Moving from an era in which taxpayer-funded academic articles are stuck behind paywalls for much of their life to one in which they are available free of charge will not be easy. There are clear trade-offs. If those funding research pay open-access journals in advance, where will this leave individual researchers who can’t cover the cost? If we improve the world’s access to British research, what might we get in response? Does a preference for open access mean different incentives for different disciplines?

These questions explain why I have asked Dame Janet Finch, one of the UK’s most experienced and respected academics, to produce a report setting out the steps needed to fulfil our radical ambition. She is working with all interested parties and her report will appear before the summer. It is expected to chart a course towards a world where academic articles are freely and openly available at or around the time of publication.
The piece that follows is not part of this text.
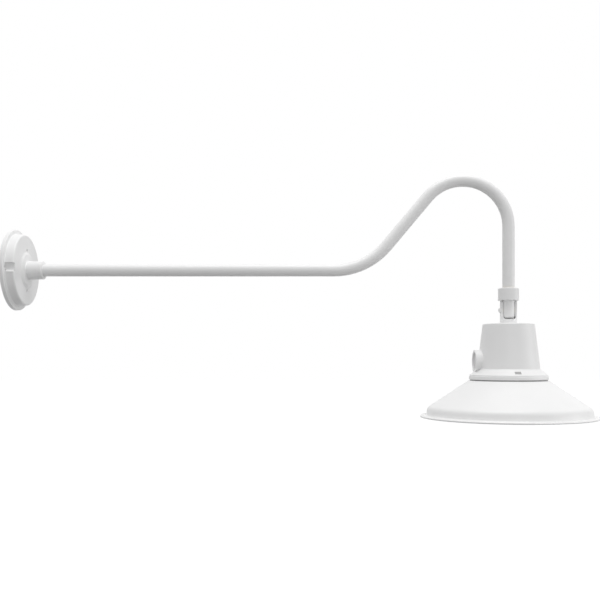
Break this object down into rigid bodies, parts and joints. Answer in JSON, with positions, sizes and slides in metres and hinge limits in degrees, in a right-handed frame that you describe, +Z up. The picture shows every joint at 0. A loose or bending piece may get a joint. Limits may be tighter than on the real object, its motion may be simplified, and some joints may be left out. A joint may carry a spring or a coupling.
{
  "type": "gooseneck wall sconce",
  "caption": "Gooseneck wall light: round wall plate, long arm that bends up and over, swivel and tilt knuckle, conical driver housing and wide angled dome shade.",
  "frame": {"origin": "centre of the wall plate's back face, on the arm's own axis", "axes": "+X out of the wall along the arm, +Z up, +Y to the left of someone who looks out from the wall"},
  "size_m": [1.017, 0.308, 0.4249],
  "materials": {
    "white_paint": "satin white powder coat on steel",
    "white_casting": "satin white powder coat on cast aluminium",
    "white_shade": "satin white powder coat on spun steel",
    "black_rubber": "matte black rubber",
    "grey_silicone": "matte grey silicone rubber",
    "zinc_steel": "bright zinc plate",
    "stainless": "plain stainless steel",
    "ground_green": "green dyed steel",
    "cable_sheath": "black cable insulation",
    "brass_thread": "turned brass",
    "nylon": "natural nylon",
    "grey_plastic": "light grey moulded plastic",
    "driver_case": "white moulded driver case",
    "board_aluminium": "white masked aluminium board",
    "phosphor": "yellow phosphor gel",
    "reflector_aluminium": "bright satin aluminium",
    "clear_glass": "clear tempered glass"
  },
  "bodies": {
    "arm": {"wall_plate": "white_casting", "wall_gasket": "black_rubber", "arm_locknut": "zinc_steel", "hub_set_screw": "stainless", "ground_screw": "ground_green", "arm_tube": "white_paint", "arm_cable": "cable_sheath", "arm_bushing": "brass_thread", "swivel_washer": "nylon"},
    "lock_collar": {"lock_collar": "white_casting"},
    "swivel": {"swivel_tongue": "white_paint", "swivel_o_ring": "black_rubber", "tilt_washers": "nylon"},
    "head": {"yoke": "white_paint", "pivot_bolt": "white_paint", "yoke_screws": "stainless", "housing": "white_casting", "port_plug": "grey_plastic", "port_plug_seal": "black_rubber", "led_driver": "driver_case", "driver_bracket": "zinc_steel", "driver_screws": "stainless", "head_leads": "cable_sheath", "led_leads": "cable_sheath", "heat_plate": "white_casting", "case_seal": "black_rubber", "case_screws": "stainless", "led_board": "board_aluminium", "led_emitter": "phosphor", "reflector": "reflector_aluminium", "lens": "clear_glass", "lens_gasket": "black_rubber", "lens_frame": "white_casting", "frame_screws": "stainless", "shade_gasket": "grey_silicone", "shade": "white_shade"}
  },
  "joints": [
    {"name": "collar_turn", "type": "hinge", "parent": "arm", "child": "lock_collar", "pos_m": [0.863, 0, -0.041], "axis": [0, 0, 1], "range_deg": [-90, 0]},
    {"name": "head_swivel", "type": "hinge", "parent": "arm", "child": "swivel", "pos_m": [0.863, 0, -0.0423], "axis": [0, 0, 1], "range_deg": [-170, 170]},
    {"name": "head_tilt", "type": "hinge", "parent": "swivel", "child": "head", "pos_m": [0.863, 0, -0.07], "axis": [1, 0, 0], "range_deg": [-45, 45]}
  ]
}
Twenty years ago it would have been impossible to imagine an encyclopedia written by millions, openly and freely collaborating via the internet. Today, Wikipedia is an important part of our lives and its co-founder, Jimmy Wales, will be advising us on the common standards that will have to be agreed and adopted for open access to be a success, and also helping to make sure that the new government-funded portal for accessing research really promotes collaboration and engagement. We want to harness new technologies to enable people to comment and rate published papers in ways that were not possible before, and we want to develop new online channels that enable researchers from around the world to collaborate and share data and build new research partnerships. With Jimmy Wales’s help, I’m confident that we can achieve all this and much more.

Our commitment to open up access to academic research will help strengthen this information revolution, and put more data and power in the hands of people. It’s proof that there are still dividing lines in British politics – and that we are firmly on the side of openness.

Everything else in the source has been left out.